→ **WHAT TO PRODUCE**
Gather every line in the records below that contains the word "model".

→ **DATASET**

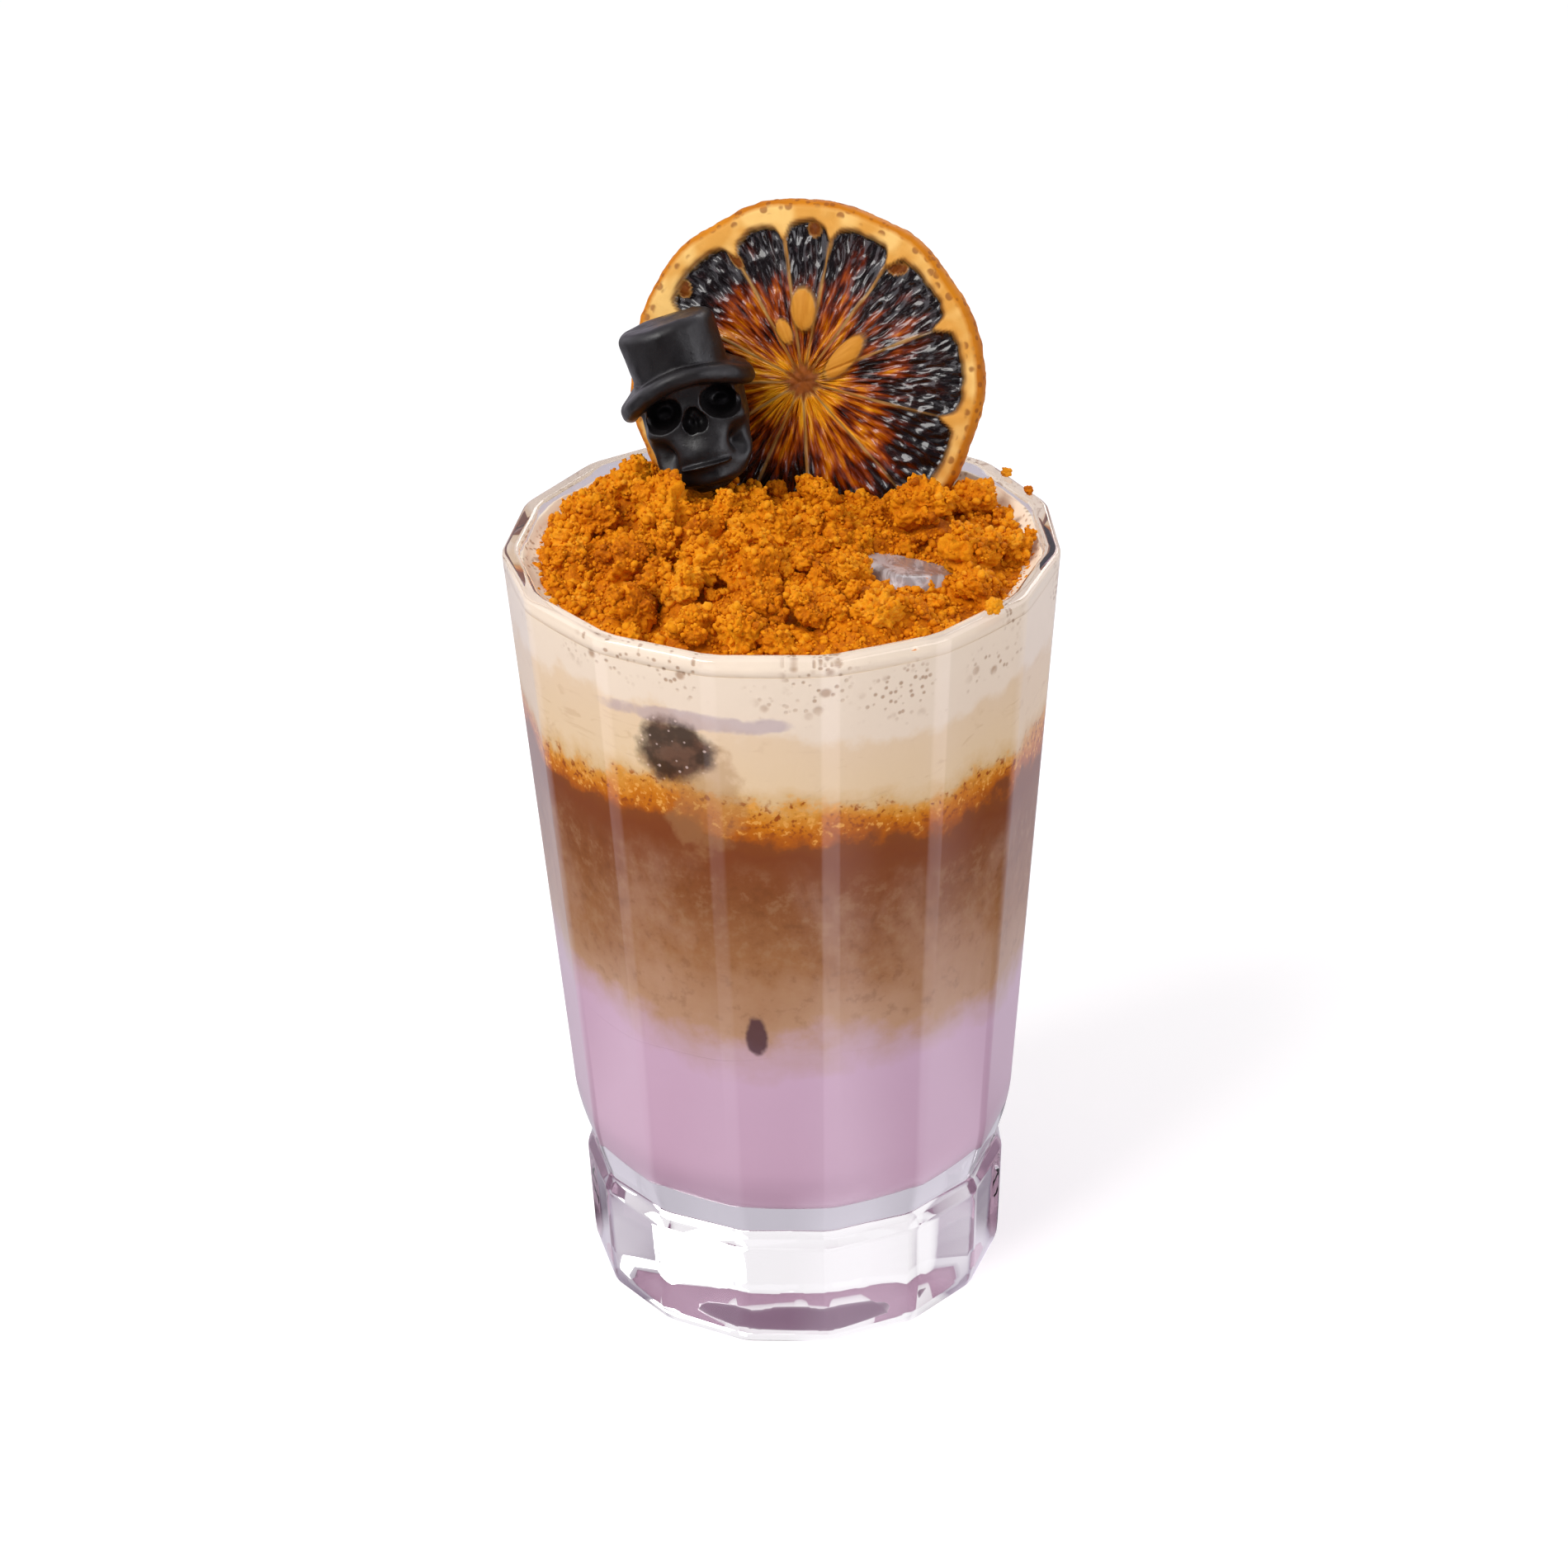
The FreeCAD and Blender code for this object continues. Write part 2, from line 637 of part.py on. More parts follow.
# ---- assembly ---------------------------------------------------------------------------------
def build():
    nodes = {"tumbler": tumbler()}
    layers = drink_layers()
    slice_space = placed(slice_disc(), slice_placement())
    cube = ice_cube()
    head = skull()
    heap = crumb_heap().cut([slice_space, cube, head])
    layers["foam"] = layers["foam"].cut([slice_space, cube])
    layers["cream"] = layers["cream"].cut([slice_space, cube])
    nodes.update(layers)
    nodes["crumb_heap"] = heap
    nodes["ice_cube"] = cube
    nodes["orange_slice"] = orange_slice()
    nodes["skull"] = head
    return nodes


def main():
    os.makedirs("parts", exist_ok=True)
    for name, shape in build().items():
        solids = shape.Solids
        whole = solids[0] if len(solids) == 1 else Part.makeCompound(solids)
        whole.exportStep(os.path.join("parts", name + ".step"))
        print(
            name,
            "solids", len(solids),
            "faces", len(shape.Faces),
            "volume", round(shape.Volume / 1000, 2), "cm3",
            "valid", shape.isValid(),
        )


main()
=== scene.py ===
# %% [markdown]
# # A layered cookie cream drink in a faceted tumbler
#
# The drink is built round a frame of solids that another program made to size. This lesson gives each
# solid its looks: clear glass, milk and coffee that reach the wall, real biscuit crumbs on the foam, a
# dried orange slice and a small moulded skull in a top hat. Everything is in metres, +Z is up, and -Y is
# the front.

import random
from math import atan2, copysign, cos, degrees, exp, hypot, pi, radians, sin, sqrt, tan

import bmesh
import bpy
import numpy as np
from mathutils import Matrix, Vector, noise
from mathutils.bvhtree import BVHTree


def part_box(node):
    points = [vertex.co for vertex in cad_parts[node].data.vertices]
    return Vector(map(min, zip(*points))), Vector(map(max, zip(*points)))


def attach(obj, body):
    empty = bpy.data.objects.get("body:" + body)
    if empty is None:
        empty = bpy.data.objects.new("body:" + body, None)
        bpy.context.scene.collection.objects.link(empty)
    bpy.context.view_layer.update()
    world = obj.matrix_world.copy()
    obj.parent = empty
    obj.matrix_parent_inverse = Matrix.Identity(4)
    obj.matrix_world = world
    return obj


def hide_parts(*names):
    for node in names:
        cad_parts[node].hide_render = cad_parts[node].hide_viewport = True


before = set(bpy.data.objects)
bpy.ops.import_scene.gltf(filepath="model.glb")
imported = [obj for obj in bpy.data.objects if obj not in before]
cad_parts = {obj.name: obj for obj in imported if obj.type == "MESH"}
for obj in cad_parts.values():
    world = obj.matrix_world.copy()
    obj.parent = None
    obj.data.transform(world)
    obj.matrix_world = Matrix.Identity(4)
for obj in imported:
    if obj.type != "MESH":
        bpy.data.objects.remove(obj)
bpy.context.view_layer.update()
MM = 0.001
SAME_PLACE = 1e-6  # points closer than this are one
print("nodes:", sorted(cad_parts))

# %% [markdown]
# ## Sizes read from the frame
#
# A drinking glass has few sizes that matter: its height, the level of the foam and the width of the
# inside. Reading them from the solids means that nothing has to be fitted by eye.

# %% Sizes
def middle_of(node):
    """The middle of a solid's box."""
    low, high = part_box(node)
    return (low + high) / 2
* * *
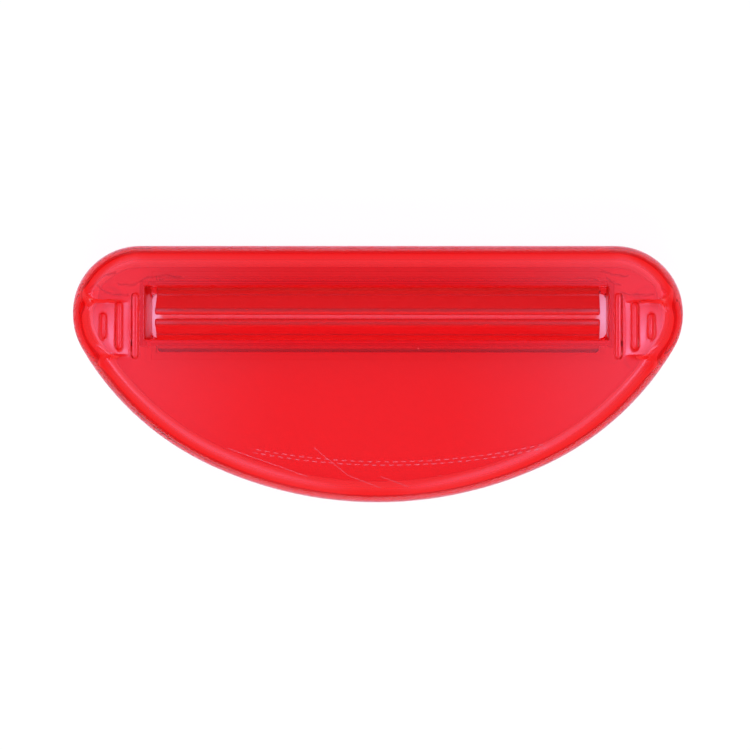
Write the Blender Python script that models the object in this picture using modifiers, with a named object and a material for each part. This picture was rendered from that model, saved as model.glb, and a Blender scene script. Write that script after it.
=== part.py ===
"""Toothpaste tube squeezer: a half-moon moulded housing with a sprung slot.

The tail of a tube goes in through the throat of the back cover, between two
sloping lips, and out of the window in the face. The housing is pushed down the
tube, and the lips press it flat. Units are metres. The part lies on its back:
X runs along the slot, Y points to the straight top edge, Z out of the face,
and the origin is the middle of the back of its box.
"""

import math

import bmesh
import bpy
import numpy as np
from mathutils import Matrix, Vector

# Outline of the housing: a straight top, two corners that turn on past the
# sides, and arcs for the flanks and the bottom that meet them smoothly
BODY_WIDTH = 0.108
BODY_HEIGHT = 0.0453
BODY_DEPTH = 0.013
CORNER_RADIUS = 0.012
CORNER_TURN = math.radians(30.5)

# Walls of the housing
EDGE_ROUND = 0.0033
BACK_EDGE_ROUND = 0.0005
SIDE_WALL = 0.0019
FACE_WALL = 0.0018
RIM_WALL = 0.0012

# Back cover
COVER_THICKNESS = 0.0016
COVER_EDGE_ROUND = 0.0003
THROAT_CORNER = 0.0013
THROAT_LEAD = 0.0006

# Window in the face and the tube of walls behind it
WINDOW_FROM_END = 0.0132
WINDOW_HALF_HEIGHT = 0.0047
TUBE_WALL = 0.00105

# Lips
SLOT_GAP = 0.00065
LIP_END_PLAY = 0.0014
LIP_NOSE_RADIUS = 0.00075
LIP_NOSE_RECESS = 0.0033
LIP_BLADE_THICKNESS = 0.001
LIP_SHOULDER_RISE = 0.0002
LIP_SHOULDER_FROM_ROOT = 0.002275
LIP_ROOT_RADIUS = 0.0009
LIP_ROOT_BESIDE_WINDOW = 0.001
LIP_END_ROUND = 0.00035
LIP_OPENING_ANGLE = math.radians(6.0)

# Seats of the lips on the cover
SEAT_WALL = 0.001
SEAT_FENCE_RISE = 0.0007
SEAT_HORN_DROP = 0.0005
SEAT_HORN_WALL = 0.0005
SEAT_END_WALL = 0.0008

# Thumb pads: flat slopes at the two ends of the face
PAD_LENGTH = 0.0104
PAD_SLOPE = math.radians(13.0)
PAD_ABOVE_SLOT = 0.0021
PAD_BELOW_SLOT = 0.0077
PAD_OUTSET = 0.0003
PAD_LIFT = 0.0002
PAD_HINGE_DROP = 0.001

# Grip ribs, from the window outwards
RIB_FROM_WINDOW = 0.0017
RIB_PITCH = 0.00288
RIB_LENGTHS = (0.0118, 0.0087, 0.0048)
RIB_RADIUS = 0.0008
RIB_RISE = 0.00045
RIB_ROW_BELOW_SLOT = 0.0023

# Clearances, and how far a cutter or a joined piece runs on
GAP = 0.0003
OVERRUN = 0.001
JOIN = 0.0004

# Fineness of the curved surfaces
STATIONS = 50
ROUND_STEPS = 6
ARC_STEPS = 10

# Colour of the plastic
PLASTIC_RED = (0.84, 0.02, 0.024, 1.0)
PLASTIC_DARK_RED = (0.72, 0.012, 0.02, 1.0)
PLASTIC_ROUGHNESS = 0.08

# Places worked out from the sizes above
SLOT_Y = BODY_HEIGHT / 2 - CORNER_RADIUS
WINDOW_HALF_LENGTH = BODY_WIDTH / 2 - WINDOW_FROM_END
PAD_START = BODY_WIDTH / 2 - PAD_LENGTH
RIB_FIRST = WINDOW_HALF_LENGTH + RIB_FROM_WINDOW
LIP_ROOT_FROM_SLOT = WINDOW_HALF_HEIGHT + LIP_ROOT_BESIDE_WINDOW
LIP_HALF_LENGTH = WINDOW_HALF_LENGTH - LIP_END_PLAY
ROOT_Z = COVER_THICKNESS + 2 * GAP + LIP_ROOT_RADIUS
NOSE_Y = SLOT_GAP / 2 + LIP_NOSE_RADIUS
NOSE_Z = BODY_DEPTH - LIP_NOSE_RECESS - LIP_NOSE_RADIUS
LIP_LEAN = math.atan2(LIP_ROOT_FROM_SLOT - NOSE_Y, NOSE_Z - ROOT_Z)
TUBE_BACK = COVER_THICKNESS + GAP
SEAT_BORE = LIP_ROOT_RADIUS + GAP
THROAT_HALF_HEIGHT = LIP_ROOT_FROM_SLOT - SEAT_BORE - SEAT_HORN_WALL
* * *
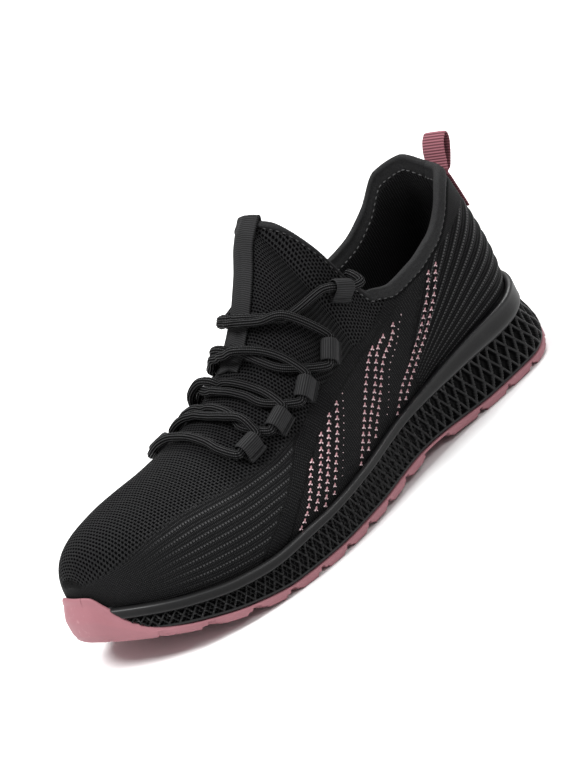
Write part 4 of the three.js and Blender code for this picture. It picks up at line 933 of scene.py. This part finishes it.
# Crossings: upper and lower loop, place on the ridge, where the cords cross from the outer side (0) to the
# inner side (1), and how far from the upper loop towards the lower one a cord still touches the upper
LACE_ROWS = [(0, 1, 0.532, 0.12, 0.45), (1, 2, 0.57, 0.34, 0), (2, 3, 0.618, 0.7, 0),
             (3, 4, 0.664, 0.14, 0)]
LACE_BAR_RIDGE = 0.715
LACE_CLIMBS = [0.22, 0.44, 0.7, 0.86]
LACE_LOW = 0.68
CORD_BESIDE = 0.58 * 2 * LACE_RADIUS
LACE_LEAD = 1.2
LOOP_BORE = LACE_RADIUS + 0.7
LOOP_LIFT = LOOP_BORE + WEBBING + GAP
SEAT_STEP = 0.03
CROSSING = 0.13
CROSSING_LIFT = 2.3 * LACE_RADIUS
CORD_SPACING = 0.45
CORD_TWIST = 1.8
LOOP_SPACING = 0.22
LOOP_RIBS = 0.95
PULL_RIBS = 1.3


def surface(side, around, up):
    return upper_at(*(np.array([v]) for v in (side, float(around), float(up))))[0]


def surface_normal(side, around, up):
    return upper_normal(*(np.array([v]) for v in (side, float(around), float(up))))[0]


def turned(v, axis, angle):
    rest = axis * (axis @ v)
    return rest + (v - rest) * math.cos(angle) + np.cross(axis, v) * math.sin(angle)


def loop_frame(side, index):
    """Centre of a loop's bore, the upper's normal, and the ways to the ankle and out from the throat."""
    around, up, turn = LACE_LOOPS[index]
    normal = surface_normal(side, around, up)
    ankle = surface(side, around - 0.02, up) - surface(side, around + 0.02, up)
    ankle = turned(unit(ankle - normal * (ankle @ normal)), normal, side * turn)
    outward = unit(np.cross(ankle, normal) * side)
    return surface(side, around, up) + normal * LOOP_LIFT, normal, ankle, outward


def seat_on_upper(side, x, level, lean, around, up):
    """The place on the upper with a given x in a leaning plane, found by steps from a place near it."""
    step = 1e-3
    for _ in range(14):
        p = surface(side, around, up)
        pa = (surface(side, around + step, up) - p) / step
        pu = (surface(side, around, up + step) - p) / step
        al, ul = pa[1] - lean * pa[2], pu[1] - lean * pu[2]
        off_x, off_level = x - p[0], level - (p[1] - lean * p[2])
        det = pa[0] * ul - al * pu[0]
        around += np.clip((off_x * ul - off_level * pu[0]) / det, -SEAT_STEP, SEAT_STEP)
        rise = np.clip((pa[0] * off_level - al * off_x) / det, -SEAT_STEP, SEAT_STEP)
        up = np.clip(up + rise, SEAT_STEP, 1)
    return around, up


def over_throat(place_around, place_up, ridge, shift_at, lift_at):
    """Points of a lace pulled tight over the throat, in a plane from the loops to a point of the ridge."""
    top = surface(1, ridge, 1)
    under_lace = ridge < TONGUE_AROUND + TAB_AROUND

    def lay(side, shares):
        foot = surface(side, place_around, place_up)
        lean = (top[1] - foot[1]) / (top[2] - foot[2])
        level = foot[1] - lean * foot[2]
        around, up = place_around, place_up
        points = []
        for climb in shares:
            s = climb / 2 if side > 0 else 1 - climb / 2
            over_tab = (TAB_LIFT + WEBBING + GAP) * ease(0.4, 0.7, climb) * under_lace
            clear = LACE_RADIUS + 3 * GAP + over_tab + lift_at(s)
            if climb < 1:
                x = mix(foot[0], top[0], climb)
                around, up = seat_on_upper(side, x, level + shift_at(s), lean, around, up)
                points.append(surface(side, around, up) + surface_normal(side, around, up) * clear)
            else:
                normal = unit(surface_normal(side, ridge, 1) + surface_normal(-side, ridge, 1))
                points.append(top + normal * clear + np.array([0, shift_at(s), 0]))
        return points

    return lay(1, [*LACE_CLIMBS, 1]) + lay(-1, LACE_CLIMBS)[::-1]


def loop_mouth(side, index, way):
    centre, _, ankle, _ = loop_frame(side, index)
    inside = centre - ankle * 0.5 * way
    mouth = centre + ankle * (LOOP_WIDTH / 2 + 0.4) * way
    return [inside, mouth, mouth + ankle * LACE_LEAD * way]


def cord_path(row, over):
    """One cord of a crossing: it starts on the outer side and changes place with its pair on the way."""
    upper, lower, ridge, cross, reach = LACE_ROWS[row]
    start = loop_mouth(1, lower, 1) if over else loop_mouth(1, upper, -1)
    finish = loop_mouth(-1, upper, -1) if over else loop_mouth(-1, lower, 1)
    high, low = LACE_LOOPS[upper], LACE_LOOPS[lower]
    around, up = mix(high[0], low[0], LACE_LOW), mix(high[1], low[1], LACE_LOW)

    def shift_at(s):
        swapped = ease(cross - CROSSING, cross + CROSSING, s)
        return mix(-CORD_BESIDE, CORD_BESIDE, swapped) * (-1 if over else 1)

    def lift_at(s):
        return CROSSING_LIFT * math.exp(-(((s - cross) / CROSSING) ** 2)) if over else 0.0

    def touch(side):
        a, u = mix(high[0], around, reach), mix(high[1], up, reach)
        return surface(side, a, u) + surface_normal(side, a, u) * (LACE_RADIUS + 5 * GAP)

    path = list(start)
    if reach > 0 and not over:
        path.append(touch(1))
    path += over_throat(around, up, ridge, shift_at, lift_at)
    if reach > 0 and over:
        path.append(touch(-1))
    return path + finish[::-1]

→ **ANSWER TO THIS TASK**
bpy.ops.import_scene.gltf(filepath="model.glb")
Write the Blender Python script that models the object in this picture using modifiers, with a named object and a material for each part. This picture was rendered from that model, saved as model.glb, and a Blender scene script. Write that script after it.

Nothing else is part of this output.